– Ты делал ему сегодня кровопускание? – спросил аль-Джузджани.
– Нет, хаким.
– Отчего же?
– Нет нужды причинять ему боль и дальше. – Возможно, если бы Роб не думал так много о свинье и не гадал, не пожирают ли тело Исмаила Газали наросты, имеющие вид головки цветной капусты, то не загнал бы себя сам в ловушку. – Наступит ночь, и он умрет.
Аль-Джузджани уставился на Роба во все глаза.
– Почему ты так думаешь? – задал вопрос Ибн Сина.
Все взгляды устремились на Роба, но он отлично понимал, что никаких пояснений давать нельзя.
– Просто знаю, – ответил он, помедлив, и Фадиль, позабыв о своем новом звании, открыл рот от удивления.
Лицо аль-Джузджани побагровело от гнева, но Ибн Сина поднял руку, взглянул на других лекарей и дал знак, что пора продолжать обход.
Это происшествие лишило Роба всех радужных надежд. Вечером он не смог заставить себя заниматься. Он ошибся, поступив в школу, твердил себе Роб. Невозможно дать ему то, чего у него нет – быть может, пора признать, что ему не суждено сделаться лекарем.
И все же утром он пошел в медресе и посетил три лекции, а во второй половине дня заставил себя сопровождать аль– Джузджани в обходе больных. Когда они только начали, Ибн Сина, к полному отчаянию Роба, присоединился к ним, как и вчера.
Пришли в опухолевое отделение – на ближайшей к входу циновке лежал совсем юный пациент, подросток.
– А где Исмаил Газали? – спросил служителя аль– Джузджани.
– Его ночью призвал к себе Аллах, о хаким.
Аль-Джузджани ничего на это не сказал. В продолжение обхода он обдавал Роба ледяным презрением, как и надлежало держаться с чужаком-зимми, которого осенила удачная догадка.
По окончании обхода, однако, когда все разошлись, Роб почувствовал на плече чью-то руку, обернулся и встретился с приводящим в трепет взглядом старого лекаря.
– Приходи разделить со мною вечернюю трапезу, – сказал ему Ибн Сина.

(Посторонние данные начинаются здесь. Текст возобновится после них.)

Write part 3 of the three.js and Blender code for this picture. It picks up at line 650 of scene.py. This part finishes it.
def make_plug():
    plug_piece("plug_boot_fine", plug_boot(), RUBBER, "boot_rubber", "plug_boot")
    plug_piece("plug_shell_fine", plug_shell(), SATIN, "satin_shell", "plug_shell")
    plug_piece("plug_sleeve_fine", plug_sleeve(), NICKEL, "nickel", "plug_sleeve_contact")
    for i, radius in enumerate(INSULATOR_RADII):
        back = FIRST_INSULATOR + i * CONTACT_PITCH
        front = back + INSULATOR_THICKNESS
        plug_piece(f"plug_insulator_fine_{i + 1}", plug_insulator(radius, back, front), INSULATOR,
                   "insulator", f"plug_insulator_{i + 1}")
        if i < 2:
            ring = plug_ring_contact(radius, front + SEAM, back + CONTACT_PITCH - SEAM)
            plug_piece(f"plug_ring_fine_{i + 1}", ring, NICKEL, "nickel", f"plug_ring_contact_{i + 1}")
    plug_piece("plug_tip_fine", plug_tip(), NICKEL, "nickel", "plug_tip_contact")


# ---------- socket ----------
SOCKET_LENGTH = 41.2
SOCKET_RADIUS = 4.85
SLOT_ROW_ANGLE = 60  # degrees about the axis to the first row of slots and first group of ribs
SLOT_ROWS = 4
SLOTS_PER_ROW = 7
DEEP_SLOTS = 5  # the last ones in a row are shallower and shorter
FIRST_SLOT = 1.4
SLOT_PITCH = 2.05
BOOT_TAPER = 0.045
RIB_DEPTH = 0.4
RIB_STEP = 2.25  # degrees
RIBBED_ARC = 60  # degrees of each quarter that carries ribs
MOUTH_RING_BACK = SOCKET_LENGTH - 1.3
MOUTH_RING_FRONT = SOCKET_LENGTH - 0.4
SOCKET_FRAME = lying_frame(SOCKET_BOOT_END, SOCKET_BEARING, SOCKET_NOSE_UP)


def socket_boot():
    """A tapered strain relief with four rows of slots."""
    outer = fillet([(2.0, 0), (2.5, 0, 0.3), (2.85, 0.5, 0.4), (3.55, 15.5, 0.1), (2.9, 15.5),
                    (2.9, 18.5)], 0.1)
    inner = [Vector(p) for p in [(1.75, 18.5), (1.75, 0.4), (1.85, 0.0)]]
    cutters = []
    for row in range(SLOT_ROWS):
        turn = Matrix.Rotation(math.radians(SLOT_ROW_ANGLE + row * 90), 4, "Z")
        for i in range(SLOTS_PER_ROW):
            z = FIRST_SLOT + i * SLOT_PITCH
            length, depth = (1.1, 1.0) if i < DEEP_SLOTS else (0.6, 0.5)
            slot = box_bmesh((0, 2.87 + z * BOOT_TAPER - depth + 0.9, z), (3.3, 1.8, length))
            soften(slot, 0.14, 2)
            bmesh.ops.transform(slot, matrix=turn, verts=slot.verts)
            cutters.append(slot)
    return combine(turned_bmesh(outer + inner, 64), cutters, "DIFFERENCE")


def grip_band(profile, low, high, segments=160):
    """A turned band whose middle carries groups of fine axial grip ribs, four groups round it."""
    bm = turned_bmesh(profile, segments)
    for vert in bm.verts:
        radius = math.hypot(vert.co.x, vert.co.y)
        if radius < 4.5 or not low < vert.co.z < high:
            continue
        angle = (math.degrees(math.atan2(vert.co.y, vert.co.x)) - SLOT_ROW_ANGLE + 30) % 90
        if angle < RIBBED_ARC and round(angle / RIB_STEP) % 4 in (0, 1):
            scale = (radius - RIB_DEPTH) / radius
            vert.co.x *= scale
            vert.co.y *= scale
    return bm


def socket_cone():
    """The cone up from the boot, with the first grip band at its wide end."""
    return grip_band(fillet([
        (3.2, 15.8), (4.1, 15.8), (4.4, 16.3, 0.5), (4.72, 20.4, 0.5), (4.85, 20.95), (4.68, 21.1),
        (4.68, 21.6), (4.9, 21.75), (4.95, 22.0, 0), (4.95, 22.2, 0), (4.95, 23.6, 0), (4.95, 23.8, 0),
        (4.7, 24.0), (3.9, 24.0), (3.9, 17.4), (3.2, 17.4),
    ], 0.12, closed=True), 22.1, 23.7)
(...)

Взволнованный, преисполненный надежд и ожиданий, Роб вечером, руководствуясь указаниями главного лекаря, проехал на гнедом мерине по улице Тысячи Садов до переулка, в котором стоял дом Ибн Сины. Дом оказался громадным, обнесенным стеной каменным особняком с двумя башнями, его окружали поднимавшиеся террасами фруктовые сады и виноградники. Ибн Сина тоже удостоился «царского одеяния», но ему шах пожаловал калаат, когда лекарь был уже знаменит, пользовался всеобщим уважением, а потому и дар был истинно царским.

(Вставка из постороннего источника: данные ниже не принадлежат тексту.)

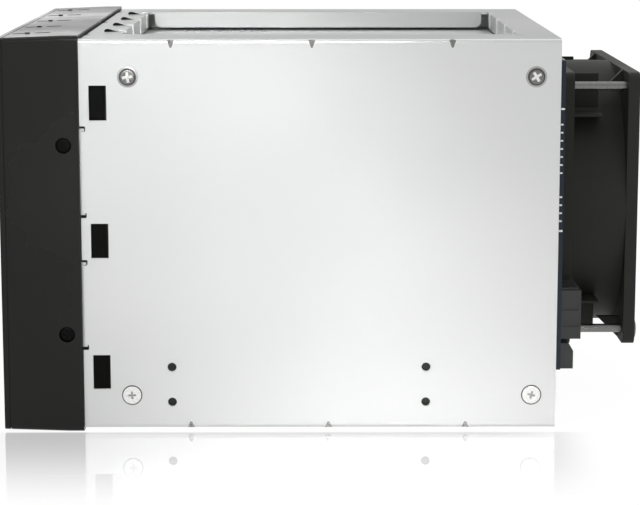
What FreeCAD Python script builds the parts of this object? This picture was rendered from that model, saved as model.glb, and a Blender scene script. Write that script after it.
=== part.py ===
import FreeCAD, Part
import Sketcher
import math
import os

# Hot swap drive cage: five 3.5 inch drives on edge in trays, in the space of three 5.25 inch bays.
# X runs from the bezel to the fan, Y across the bays, Z up. The origin is under the middle of the whole cage.

doc = FreeCAD.newDocument("drive_cage")
sheet = doc.addObject("Spreadsheet::Sheet", "sizes")
Vector = FreeCAD.Vector


class Length:
    """A size with its number and with the formula that gives it from the sheet."""

    def __init__(self, number, formula):
        self.number = number
        self.formula = formula

    def __float__(self):
        return float(self.number)

    def __add__(self, other):
        return Length(float(self) + float(other), f"({formula_of(self)} + {formula_of(other)})")

    def __radd__(self, other):
        return as_length(other) + self

    def __sub__(self, other):
        return Length(float(self) - float(other), f"({formula_of(self)} - {formula_of(other)})")

    def __rsub__(self, other):
        return as_length(other) - self

    def __mul__(self, factor):
        return Length(float(self) * float(factor), f"({formula_of(self)} * {formula_of(factor)})")

    def __rmul__(self, factor):
        return self * factor

    def __truediv__(self, divisor):
        return Length(float(self) / float(divisor), f"({formula_of(self)} / {formula_of(divisor)})")

    def __neg__(self):
        return 0 - self


def as_length(value):
    return value if isinstance(value, Length) else Length(float(value), repr(float(value)))


def formula_of(value):
    return as_length(value).formula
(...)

Привратник, предупрежденный хозяином, сразу впустил Роба и принял повод его коня. Дорожка от ворот к дому была посыпана таким мелким камнем, что шаги по ней звучали, как шепот. Когда Роб подошел к дому, отворилась боковая дверца и оттуда вышла женщина, молодая и стройная. Одета она была в красный бархатный плащ, расширявшийся от талии, с усыпанной блестками каймой; под плащом – свободная полотняная рубаха с выбитым узором из желтых цветов. Роста она была маленького, но шла с величием и плавностью царицы. Украшенные бисером браслеты на щиколотках плотно перехватывали алые шаровары с шерстяными кисточками, свисавшими до точеных босых пяток. Дочь Ибн Сины (если это и вправду была дочь) пристально вгляделась в Роба жгучими черными глазами, испытывая не меньшее любопытство, чем он сам, затем отвернула закрытое вуалью148 лицо от мужчины, как и велит мусульманская вера.